OBJECTIVE = Give back the full material, exactly as it reads.
□ □ □ □ □ □ □
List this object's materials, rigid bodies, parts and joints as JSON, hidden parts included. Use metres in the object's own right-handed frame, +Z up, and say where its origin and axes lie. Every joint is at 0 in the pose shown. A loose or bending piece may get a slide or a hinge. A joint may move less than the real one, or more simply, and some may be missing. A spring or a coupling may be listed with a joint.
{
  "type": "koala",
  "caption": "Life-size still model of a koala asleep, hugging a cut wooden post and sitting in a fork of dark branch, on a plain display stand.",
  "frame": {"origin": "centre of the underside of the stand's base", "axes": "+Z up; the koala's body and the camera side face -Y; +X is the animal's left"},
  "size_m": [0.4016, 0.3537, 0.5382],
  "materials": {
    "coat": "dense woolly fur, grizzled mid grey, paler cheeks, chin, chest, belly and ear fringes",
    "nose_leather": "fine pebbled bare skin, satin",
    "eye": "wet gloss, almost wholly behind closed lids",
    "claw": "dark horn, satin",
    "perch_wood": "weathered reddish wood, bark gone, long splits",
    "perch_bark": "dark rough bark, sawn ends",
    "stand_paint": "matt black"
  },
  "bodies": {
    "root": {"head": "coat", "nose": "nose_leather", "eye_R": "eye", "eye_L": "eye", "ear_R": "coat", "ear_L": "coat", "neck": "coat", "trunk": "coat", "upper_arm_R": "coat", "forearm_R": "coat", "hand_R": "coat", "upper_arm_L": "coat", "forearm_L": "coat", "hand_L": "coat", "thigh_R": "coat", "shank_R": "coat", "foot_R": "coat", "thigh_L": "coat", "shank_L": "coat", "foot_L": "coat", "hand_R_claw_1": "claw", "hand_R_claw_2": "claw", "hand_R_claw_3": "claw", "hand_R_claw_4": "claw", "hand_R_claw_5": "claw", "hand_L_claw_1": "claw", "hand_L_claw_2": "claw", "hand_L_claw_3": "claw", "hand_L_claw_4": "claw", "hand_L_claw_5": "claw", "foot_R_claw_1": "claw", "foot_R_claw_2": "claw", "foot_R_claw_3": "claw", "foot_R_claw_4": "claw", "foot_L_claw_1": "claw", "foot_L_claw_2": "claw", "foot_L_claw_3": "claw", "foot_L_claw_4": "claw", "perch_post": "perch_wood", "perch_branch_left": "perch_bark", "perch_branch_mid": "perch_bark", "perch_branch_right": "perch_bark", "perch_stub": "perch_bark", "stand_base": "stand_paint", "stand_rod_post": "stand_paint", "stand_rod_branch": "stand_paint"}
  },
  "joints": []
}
□ □ □ □ □ □ □
REPLY TO THE TASK =
List this object's materials, rigid bodies, parts and joints as JSON, hidden parts included. Use metres in the object's own right-handed frame, +Z up, and say where its origin and axes lie. Every joint is at 0 in the pose shown. A loose or bending piece may get a slide or a hinge. A joint may move less than the real one, or more simply, and some may be missing. A spring or a coupling may be listed with a joint.
{
  "type": "koala",
  "caption": "Life-size still model of a koala asleep, hugging a cut wooden post and sitting in a fork of dark branch, on a plain display stand.",
  "frame": {"origin": "centre of the underside of the stand's base", "axes": "+Z up; the koala's body and the camera side face -Y; +X is the animal's left"},
  "size_m": [0.4016, 0.3537, 0.5382],
  "materials": {
    "coat": "dense woolly fur, grizzled mid grey, paler cheeks, chin, chest, belly and ear fringes",
    "nose_leather": "fine pebbled bare skin, satin",
    "eye": "wet gloss, almost wholly behind closed lids",
    "claw": "dark horn, satin",
    "perch_wood": "weathered reddish wood, bark gone, long splits",
    "perch_bark": "dark rough bark, sawn ends",
    "stand_paint": "matt black"
  },
  "bodies": {
    "root": {"head": "coat", "nose": "nose_leather", "eye_R": "eye", "eye_L": "eye", "ear_R": "coat", "ear_L": "coat", "neck": "coat", "trunk": "coat", "upper_arm_R": "coat", "forearm_R": "coat", "hand_R": "coat", "upper_arm_L": "coat", "forearm_L": "coat", "hand_L": "coat", "thigh_R": "coat", "shank_R": "coat", "foot_R": "coat", "thigh_L": "coat", "shank_L": "coat", "foot_L": "coat", "hand_R_claw_1": "claw", "hand_R_claw_2": "claw", "hand_R_claw_3": "claw", "hand_R_claw_4": "claw", "hand_R_claw_5": "claw", "hand_L_claw_1": "claw", "hand_L_claw_2": "claw", "hand_L_claw_3": "claw", "hand_L_claw_4": "claw", "hand_L_claw_5": "claw", "foot_R_claw_1": "claw", "foot_R_claw_2": "claw", "foot_R_claw_3": "claw", "foot_R_claw_4": "claw", "foot_L_claw_1": "claw", "foot_L_claw_2": "claw", "foot_L_claw_3": "claw", "foot_L_claw_4": "claw", "perch_post": "perch_wood", "perch_branch_left": "perch_bark", "perch_branch_mid": "perch_bark", "perch_branch_right": "perch_bark", "perch_stub": "perch_bark", "stand_base": "stand_paint", "stand_rod_post": "stand_paint", "stand_rod_branch": "stand_paint"}
  },
  "joints": []
}